Exercise: Copy every entry exactly.

Data rows:
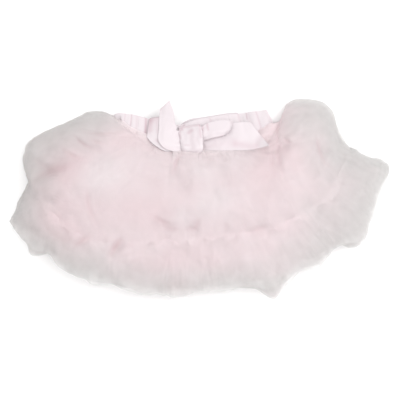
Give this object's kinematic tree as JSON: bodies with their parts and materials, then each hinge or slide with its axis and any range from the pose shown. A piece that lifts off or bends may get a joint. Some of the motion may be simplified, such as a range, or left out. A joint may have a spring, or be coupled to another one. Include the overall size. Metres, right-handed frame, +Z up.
{
  "type": "tulle skirt",
  "caption": "Child's pale pink tulle skirt laid flat, puffed in front, with a satin waistband, a ribbon bow and gathered ruffles round its lower edge.",
  "frame": {"origin": "under the middle of the skirt's outline, on the surface it lies on", "axes": "+X along the waistband towards the skirt's right as seen from above, +Y from the hem to the waist, +Z up from the back panel to the front"},
  "size_m": [0.514, 0.2716, 0.0629],
  "materials": {
    "tulle_upper": "fine pale pink net in puffed layers, matt",
    "tulle_ruffle": "sheer pale pink net ruffle, matt",
    "tulle_under": "sheer greyed pink net, matt",
    "satin": "pale pink satin with a soft sheen"
  },
  "bodies": {
    "root": {"skirt_front": "tulle_upper", "skirt_back": "tulle_upper", "ruffle_front": "tulle_ruffle", "ruffle_back": "tulle_ruffle", "under_ruffle_front": "tulle_under", "waistband": "satin", "bow_knot": "satin", "bow_loop_left": "satin", "bow_loop_right": "satin", "bow_tail_left": "satin", "bow_tail_right": "satin"}
  },
  "joints": []
}
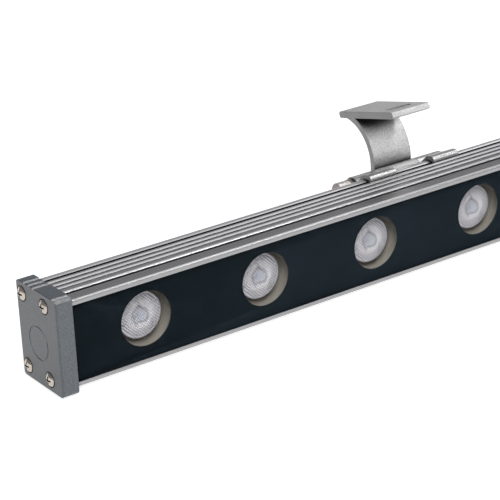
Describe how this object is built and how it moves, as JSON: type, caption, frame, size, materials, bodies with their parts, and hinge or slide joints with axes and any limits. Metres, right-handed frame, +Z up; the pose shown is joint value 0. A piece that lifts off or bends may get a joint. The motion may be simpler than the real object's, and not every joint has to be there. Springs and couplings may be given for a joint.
{
  "type": "linear floodlight",
  "caption": "Long slim LED floodlight with an extruded body, a masked front glass over round lenses, cast end caps and sliding hinged brackets.",
  "frame": {"origin": "middle of the left end cap's underside, where the lamp stands", "axes": "+X along the lamp to its right end, +Y to its back, +Z up; the glass front faces -Y"},
  "size_m": [1.0207, 0.0882, 0.0917],
  "materials": {
    "anodised_body": "natural anodised, satin, fine lengthwise lines",
    "cap_coat": "fine-textured grey powder coat",
    "cap_gasket": "soft silicone",
    "stainless_screw": "stainless, turned",
    "stainless_bolt": "stainless, turned",
    "dark_steel": "dark steel",
    "zinc_screw": "zinc plated",
    "clear_glass": "clear tempered glass",
    "black_mask": "black",
    "black_rubber": "rubber",
    "pale_tray": "pale matte",
    "white_board": "white solder mask on an aluminium core",
    "white_plastic": "plain",
    "led_yellow": "phosphor under a clear dome",
    "lens_plastic": "clear acrylic with a beaded face",
    "green_board": "green solder mask",
    "dark_ferrite": "ferrite and enamelled wire",
    "black_plastic": "black nylon",
    "green_plastic": "green",
    "wire_rubber": "one red wire and one black wire",
    "bracket_aluminium": "sandblasted"
  },
  "bodies": {
    "lamp": {"housing": "anodised_body", "left_end_cap": "cap_coat", "right_end_cap": "cap_coat", "left_cap_gasket": "cap_gasket", "right_cap_gasket": "cap_gasket", "left_cap_screws": "stainless_screw", "right_cap_screws": "stainless_screw", "front_glass": "clear_glass", "window_mask": "black_mask", "upper_glass_seal": "black_rubber", "lower_glass_seal": "black_rubber", "reflector_tray": "pale_tray", "left_led_board": "white_board", "right_led_board": "white_board", "board_screws": "zinc_screw", "board_link": "white_plastic", "led_packages": "led_yellow", "lens_1": "lens_plastic", "lens_2": "lens_plastic", "lens_3": "lens_plastic", "lens_4": "lens_plastic", "lens_5": "lens_plastic", "lens_6": "lens_plastic", "lens_7": "lens_plastic", "lens_8": "lens_plastic", "lens_9": "lens_plastic", "lens_10": "lens_plastic", "lens_11": "lens_plastic", "lens_12": "lens_plastic", "driver_board": "green_board", "driver_spacers": "white_plastic", "driver_screws": "zinc_screw", "driver_coils": "dark_ferrite", "driver_chips": "black_plastic", "driver_terminals": "green_plastic", "led_wires": "wire_rubber", "gland_body": "black_plastic", "gland_washer": "black_rubber", "gland_seal": "black_rubber", "gland_nut": "black_plastic"},
    "left_base": {"left_bracket_base": "bracket_aluminium", "left_hinge_bolt": "stainless_bolt", "left_spring_washer": "dark_steel", "left_flat_washers": "stainless_screw", "left_lock_nut": "stainless_screw", "left_grub_screws": "dark_steel"},
    "left_arm": {"left_bracket_arm": "bracket_aluminium"},
    "right_base": {"right_bracket_base": "bracket_aluminium", "right_hinge_bolt": "stainless_bolt", "right_spring_washer": "dark_steel", "right_flat_washers": "stainless_screw", "right_lock_nut": "stainless_screw", "right_grub_screws": "dark_steel"},
    "right_arm": {"right_bracket_arm": "bracket_aluminium"}
  },
  "joints": [
    {"name": "left_bracket_slide", "type": "slide", "parent": "lamp", "child": "left_base", "axis": [1, 0, 0], "range_m": [-0.225, 0.178]},
    {"name": "left_arm_hinge", "type": "hinge", "parent": "left_base", "child": "left_arm", "pos_m": [0.268, 0.0295, 0.0453], "axis": [1, 0, 0], "range_deg": [-90, 55]},
    {"name": "right_bracket_slide", "type": "slide", "parent": "lamp", "child": "right_base", "axis": [1, 0, 0], "range_m": [-0.178, 0.225]},
    {"name": "right_arm_hinge", "type": "hinge", "parent": "right_base", "child": "right_arm", "pos_m": [0.722, 0.0295, 0.0453], "axis": [1, 0, 0], "range_deg": [-90, 55]}
  ]
}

Reply:
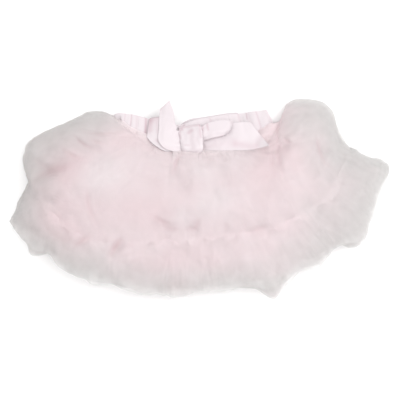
Give this object's kinematic tree as JSON: bodies with their parts and materials, then each hinge or slide with its axis and any range from the pose shown. A piece that lifts off or bends may get a joint. Some of the motion may be simplified, such as a range, or left out. A joint may have a spring, or be coupled to another one. Include the overall size. Metres, right-handed frame, +Z up.
{
  "type": "tulle skirt",
  "caption": "Child's pale pink tulle skirt laid flat, puffed in front, with a satin waistband, a ribbon bow and gathered ruffles round its lower edge.",
  "frame": {"origin": "under the middle of the skirt's outline, on the surface it lies on", "axes": "+X along the waistband towards the skirt's right as seen from above, +Y from the hem to the waist, +Z up from the back panel to the front"},
  "size_m": [0.514, 0.2716, 0.0629],
  "materials": {
    "tulle_upper": "fine pale pink net in puffed layers, matt",
    "tulle_ruffle": "sheer pale pink net ruffle, matt",
    "tulle_under": "sheer greyed pink net, matt",
    "satin": "pale pink satin with a soft sheen"
  },
  "bodies": {
    "root": {"skirt_front": "tulle_upper", "skirt_back": "tulle_upper", "ruffle_front": "tulle_ruffle", "ruffle_back": "tulle_ruffle", "under_ruffle_front": "tulle_under", "waistband": "satin", "bow_knot": "satin", "bow_loop_left": "satin", "bow_loop_right": "satin", "bow_tail_left": "satin", "bow_tail_right": "satin"}
  },
  "joints": []
}
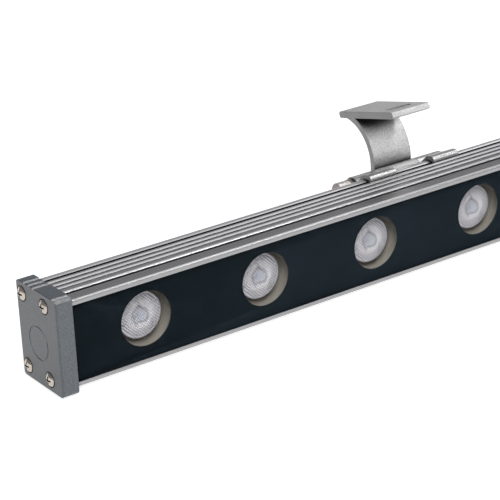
Describe how this object is built and how it moves, as JSON: type, caption, frame, size, materials, bodies with their parts, and hinge or slide joints with axes and any limits. Metres, right-handed frame, +Z up; the pose shown is joint value 0. A piece that lifts off or bends may get a joint. The motion may be simpler than the real object's, and not every joint has to be there. Springs and couplings may be given for a joint.
{
  "type": "linear floodlight",
  "caption": "Long slim LED floodlight with an extruded body, a masked front glass over round lenses, cast end caps and sliding hinged brackets.",
  "frame": {"origin": "middle of the left end cap's underside, where the lamp stands", "axes": "+X along the lamp to its right end, +Y to its back, +Z up; the glass front faces -Y"},
  "size_m": [1.0207, 0.0882, 0.0917],
  "materials": {
    "anodised_body": "natural anodised, satin, fine lengthwise lines",
    "cap_coat": "fine-textured grey powder coat",
    "cap_gasket": "soft silicone",
    "stainless_screw": "stainless, turned",
    "stainless_bolt": "stainless, turned",
    "dark_steel": "dark steel",
    "zinc_screw": "zinc plated",
    "clear_glass": "clear tempered glass",
    "black_mask": "black",
    "black_rubber": "rubber",
    "pale_tray": "pale matte",
    "white_board": "white solder mask on an aluminium core",
    "white_plastic": "plain",
    "led_yellow": "phosphor under a clear dome",
    "lens_plastic": "clear acrylic with a beaded face",
    "green_board": "green solder mask",
    "dark_ferrite": "ferrite and enamelled wire",
    "black_plastic": "black nylon",
    "green_plastic": "green",
    "wire_rubber": "one red wire and one black wire",
    "bracket_aluminium": "sandblasted"
  },
  "bodies": {
    "lamp": {"housing": "anodised_body", "left_end_cap": "cap_coat", "right_end_cap": "cap_coat", "left_cap_gasket": "cap_gasket", "right_cap_gasket": "cap_gasket", "left_cap_screws": "stainless_screw", "right_cap_screws": "stainless_screw", "front_glass": "clear_glass", "window_mask": "black_mask", "upper_glass_seal": "black_rubber", "lower_glass_seal": "black_rubber", "reflector_tray": "pale_tray", "left_led_board": "white_board", "right_led_board": "white_board", "board_screws": "zinc_screw", "board_link": "white_plastic", "led_packages": "led_yellow", "lens_1": "lens_plastic", "lens_2": "lens_plastic", "lens_3": "lens_plastic", "lens_4": "lens_plastic", "lens_5": "lens_plastic", "lens_6": "lens_plastic", "lens_7": "lens_plastic", "lens_8": "lens_plastic", "lens_9": "lens_plastic", "lens_10": "lens_plastic", "lens_11": "lens_plastic", "lens_12": "lens_plastic", "driver_board": "green_board", "driver_spacers": "white_plastic", "driver_screws": "zinc_screw", "driver_coils": "dark_ferrite", "driver_chips": "black_plastic", "driver_terminals": "green_plastic", "led_wires": "wire_rubber", "gland_body": "black_plastic", "gland_washer": "black_rubber", "gland_seal": "black_rubber", "gland_nut": "black_plastic"},
    "left_base": {"left_bracket_base": "bracket_aluminium", "left_hinge_bolt": "stainless_bolt", "left_spring_washer": "dark_steel", "left_flat_washers": "stainless_screw", "left_lock_nut": "stainless_screw", "left_grub_screws": "dark_steel"},
    "left_arm": {"left_bracket_arm": "bracket_aluminium"},
    "right_base": {"right_bracket_base": "bracket_aluminium", "right_hinge_bolt": "stainless_bolt", "right_spring_washer": "dark_steel", "right_flat_washers": "stainless_screw", "right_lock_nut": "stainless_screw", "right_grub_screws": "dark_steel"},
    "right_arm": {"right_bracket_arm": "bracket_aluminium"}
  },
  "joints": [
    {"name": "left_bracket_slide", "type": "slide", "parent": "lamp", "child": "left_base", "axis": [1, 0, 0], "range_m": [-0.225, 0.178]},
    {"name": "left_arm_hinge", "type": "hinge", "parent": "left_base", "child": "left_arm", "pos_m": [0.268, 0.0295, 0.0453], "axis": [1, 0, 0], "range_deg": [-90, 55]},
    {"name": "right_bracket_slide", "type": "slide", "parent": "lamp", "child": "right_base", "axis": [1, 0, 0], "range_m": [-0.178, 0.225]},
    {"name": "right_arm_hinge", "type": "hinge", "parent": "right_base", "child": "right_arm", "pos_m": [0.722, 0.0295, 0.0453], "axis": [1, 0, 0], "range_deg": [-90, 55]}
  ]
}